*Exercise aim*: Copy out all of the material, matching it word for word.

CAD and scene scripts
------
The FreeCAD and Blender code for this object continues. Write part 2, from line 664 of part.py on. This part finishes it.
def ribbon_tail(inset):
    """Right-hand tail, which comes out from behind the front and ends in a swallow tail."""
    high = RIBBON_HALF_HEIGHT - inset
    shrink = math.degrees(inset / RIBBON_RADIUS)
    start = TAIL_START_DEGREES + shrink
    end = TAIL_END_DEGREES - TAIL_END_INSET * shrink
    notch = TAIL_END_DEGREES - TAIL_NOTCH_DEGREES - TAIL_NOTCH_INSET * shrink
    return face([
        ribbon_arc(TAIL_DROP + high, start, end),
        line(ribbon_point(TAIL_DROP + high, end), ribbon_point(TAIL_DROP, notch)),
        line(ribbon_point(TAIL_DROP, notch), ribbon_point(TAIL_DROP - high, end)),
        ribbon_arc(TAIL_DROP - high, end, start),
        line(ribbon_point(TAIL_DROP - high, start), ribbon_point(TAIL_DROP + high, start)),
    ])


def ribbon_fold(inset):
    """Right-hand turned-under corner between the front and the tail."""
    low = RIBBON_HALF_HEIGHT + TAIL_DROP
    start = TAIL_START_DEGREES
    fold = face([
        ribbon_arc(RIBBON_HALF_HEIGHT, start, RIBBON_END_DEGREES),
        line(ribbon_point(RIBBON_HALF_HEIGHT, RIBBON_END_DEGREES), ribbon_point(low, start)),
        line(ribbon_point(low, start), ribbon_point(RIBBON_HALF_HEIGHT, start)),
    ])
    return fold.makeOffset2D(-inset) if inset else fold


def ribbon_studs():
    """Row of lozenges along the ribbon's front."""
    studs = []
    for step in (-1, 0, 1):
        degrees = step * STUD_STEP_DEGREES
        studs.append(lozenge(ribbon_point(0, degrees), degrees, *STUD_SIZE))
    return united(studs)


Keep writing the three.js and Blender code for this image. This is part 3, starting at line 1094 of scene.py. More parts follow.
------
*Result for this exercise*:
The FreeCAD and Blender code for this object continues. Write part 2, from line 664 of part.py on. This part finishes it.
def ribbon_tail(inset):
    """Right-hand tail, which comes out from behind the front and ends in a swallow tail."""
    high = RIBBON_HALF_HEIGHT - inset
    shrink = math.degrees(inset / RIBBON_RADIUS)
    start = TAIL_START_DEGREES + shrink
    end = TAIL_END_DEGREES - TAIL_END_INSET * shrink
    notch = TAIL_END_DEGREES - TAIL_NOTCH_DEGREES - TAIL_NOTCH_INSET * shrink
    return face([
        ribbon_arc(TAIL_DROP + high, start, end),
        line(ribbon_point(TAIL_DROP + high, end), ribbon_point(TAIL_DROP, notch)),
        line(ribbon_point(TAIL_DROP, notch), ribbon_point(TAIL_DROP - high, end)),
        ribbon_arc(TAIL_DROP - high, end, start),
        line(ribbon_point(TAIL_DROP - high, start), ribbon_point(TAIL_DROP + high, start)),
    ])


def ribbon_fold(inset):
    """Right-hand turned-under corner between the front and the tail."""
    low = RIBBON_HALF_HEIGHT + TAIL_DROP
    start = TAIL_START_DEGREES
    fold = face([
        ribbon_arc(RIBBON_HALF_HEIGHT, start, RIBBON_END_DEGREES),
        line(ribbon_point(RIBBON_HALF_HEIGHT, RIBBON_END_DEGREES), ribbon_point(low, start)),
        line(ribbon_point(low, start), ribbon_point(RIBBON_HALF_HEIGHT, start)),
    ])
    return fold.makeOffset2D(-inset) if inset else fold


def ribbon_studs():
    """Row of lozenges along the ribbon's front."""
    studs = []
    for step in (-1, 0, 1):
        degrees = step * STUD_STEP_DEGREES
        studs.append(lozenge(ribbon_point(0, degrees), degrees, *STUD_SIZE))
    return united(studs)


Keep writing the three.js and Blender code for this image. This is part 3, starting at line 1094 of scene.py. More parts follow.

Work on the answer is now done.